What to Store in Refrigerator Drawers
This blog will save you money by helping extend the life of your fruits and veggies!
Have you ever asked yourself, “What produce should I store in the refrigerator drawers?” Well, you’re not alone. Many people use the refrigerator drawers as a way to organize food without understanding the drawer’s actual purpose.
Are you guilty of haphazardly throwing your fruits and veggies in the drawer however you can get them to fit? If so, before you make your next grocery run, learn how to properly store produce so your fruits and veggies don’t get ripe, mealy, or spoiled too fast.
What Goes in the High Humidity Drawers?
The high humidity drawer is used for foods that wilt (like lettuce, spinach, and kale) and foods that are sensitive to ethylene gas (like strawberries, broccoli, and carrots).
What does ethylene-sensitive mean? Some produce releases ethylene gas, which can cause food stored near it to rot faster. Foods that are sensitive to ethylene include apples, asparagus, broccoli, carrots, cucumbers, eggplants, green beans, lettuce & greens, potatoes, squash, and watermelons. These fruits and veggies should be stored away from produce that emits ethylene gas (you’ll store the gas emitting produce in your low humidity drawer).
When storing items in the high humidity refrigerator drawer, turn the Humidity Control lever to “high.” This closes the window, which will keep moisture in.
What Goes in the Low Humidity Drawers
Use the low humidity drawer for produce that emits ethylene gas, like apples and pears. Letting the ethylene escape from the drawer allows food to stay fresher longer and prevents it from rotting before you get a chance to eat it.

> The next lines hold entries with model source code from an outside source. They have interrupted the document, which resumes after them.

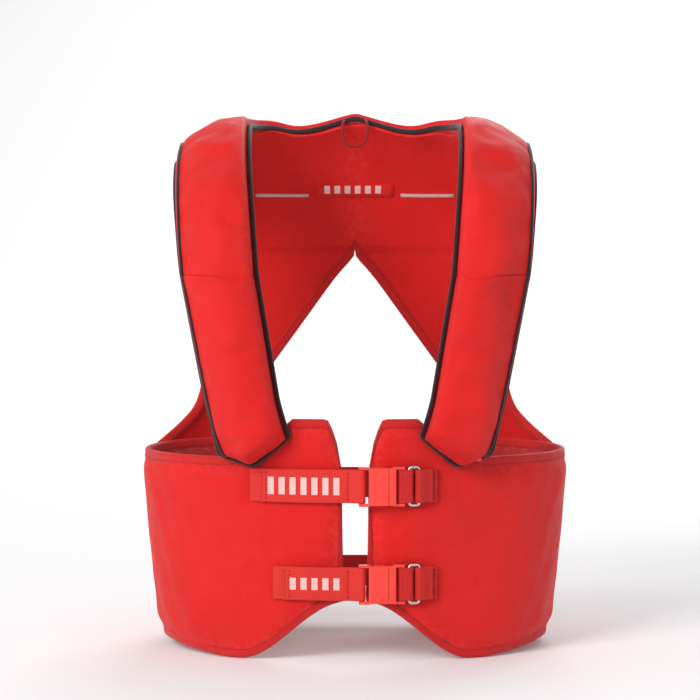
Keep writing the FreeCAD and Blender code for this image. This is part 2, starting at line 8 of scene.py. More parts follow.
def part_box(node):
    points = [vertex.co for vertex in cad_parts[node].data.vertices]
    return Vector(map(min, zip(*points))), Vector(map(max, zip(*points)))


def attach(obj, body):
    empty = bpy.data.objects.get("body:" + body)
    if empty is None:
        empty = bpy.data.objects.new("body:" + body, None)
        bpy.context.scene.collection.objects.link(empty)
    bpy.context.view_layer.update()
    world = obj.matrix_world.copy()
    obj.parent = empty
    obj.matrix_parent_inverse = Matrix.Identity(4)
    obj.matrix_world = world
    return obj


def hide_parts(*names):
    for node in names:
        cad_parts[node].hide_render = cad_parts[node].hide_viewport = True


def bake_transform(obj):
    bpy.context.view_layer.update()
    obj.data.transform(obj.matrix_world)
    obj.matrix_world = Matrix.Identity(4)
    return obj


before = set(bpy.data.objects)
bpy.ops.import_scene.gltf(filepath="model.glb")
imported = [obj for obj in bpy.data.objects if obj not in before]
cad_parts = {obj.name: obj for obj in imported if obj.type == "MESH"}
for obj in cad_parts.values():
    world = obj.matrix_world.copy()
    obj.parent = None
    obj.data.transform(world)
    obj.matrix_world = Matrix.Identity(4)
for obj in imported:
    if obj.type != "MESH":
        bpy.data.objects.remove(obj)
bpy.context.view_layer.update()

# ------------------------------------------------------------------- studio
# The jacket stands on its hem on a pale sweep that curves up behind it. A
# long lens looks at it from the height of the collar, and three large soft
# lamps light it, the strongest from the upper left.
collar_height = 0.377
camera_distance = 2.5
aim = Vector((-0.0039, 0.0, 0.2277))
jacket_middle = Vector((0.0, 0.0, 0.22))

camera_data = bpy.data.cameras.new("camera")
camera_data.sensor_width = 36.0
camera_data.lens = 164.8
camera = bpy.data.objects.new("camera", camera_data)
camera.location = (aim.x, -camera_distance, collar_height)
camera.rotation_euler = (aim - camera.location).to_track_quat("-Z", "Y").to_euler()
bpy.context.scene.collection.objects.link(camera)
bpy.context.scene.camera = camera
bpy.context.scene.view_settings.view_transform = "Standard"


def soft_lamp(name, place, size, power):
    """Square area lamp that points at the middle of the jacket."""
    lamp = bpy.data.lights.new(name, "AREA")
    lamp.size = size
    lamp.energy = power
    holder = bpy.data.objects.new(name, lamp)
    holder.location = place
    holder.rotation_euler = (jacket_middle - Vector(place)).to_track_quat("-Z", "Y").to_euler()
    bpy.context.scene.collection.objects.link(holder)


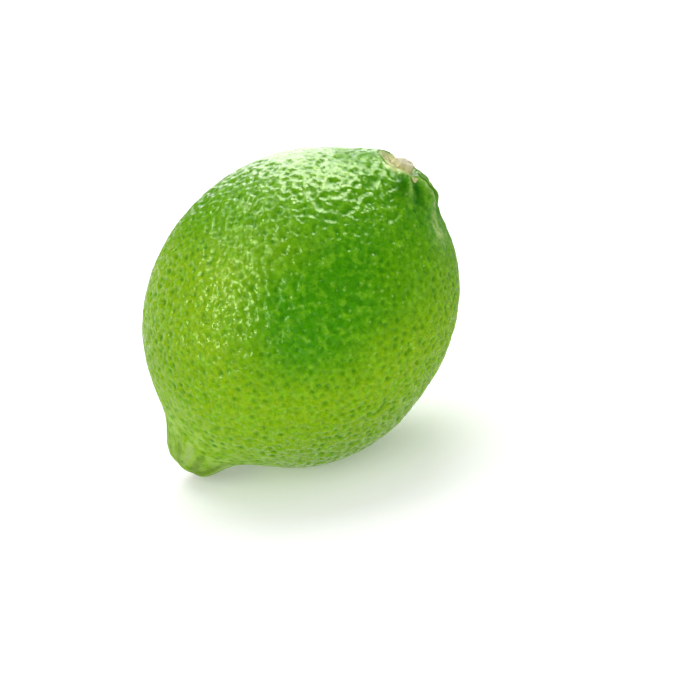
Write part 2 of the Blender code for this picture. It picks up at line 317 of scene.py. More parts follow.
def gland_directions():
    """Spread the glands over the sphere on a golden spiral, each nudged from its place."""
    rng = random.Random(SEED)
    polar = np.linspace(0.0, math.pi, SPIRAL_STEPS)
    crowding = 1.0 + STEM_END_CROWDING * np.exp(-(polar / STEM_END_WIDTH) ** 2)
    crowding += NIPPLE_CROWDING * np.exp(-((math.pi - polar) / NIPPLE_WIDTH) ** 2)
    share = np.cumsum(crowding * np.sin(polar))
    share /= share[-1]
    golden_turn = math.pi * (3.0 - math.sqrt(5.0))
    pitch = math.sqrt(4.0 * math.pi / GLAND_COUNT)
    directions = np.empty((GLAND_COUNT, 3))
    for i in range(GLAND_COUNT):
        away = float(np.interp((i + 0.5) / GLAND_COUNT, share, polar))
        turn = i * golden_turn
        ring = math.cos(turn) * STEM_UPPER + math.sin(turn) * STEM_SIDE
        point = math.cos(away) * STEM_AXIS + math.sin(away) * ring
        nudge = np.array([rng.uniform(-1.0, 1.0) for _ in range(3)])
        point = point + GLAND_SCATTER * pitch * nudge
        directions[i] = point / np.linalg.norm(point)
    return directions, rng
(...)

When storing items in the low humidity drawer, push the lever toward the “low” setting. This will open the window allowing the ethylene gas and moisture to escape (keeping your food fresher longer).
Here is a list of common fruits and vegetables to keep in this drawer.
Food for Thought
Don’t think you can remember what goes where? Try using a label maker to list some of the more common produce you eat right on the front of your refrigerator drawers.
Final tip: When buying food, remember to buy only enough to fill the drawers up two-thirds. If you overstuff the refrigerator draw, you could block the window for the ethylene gas to escape.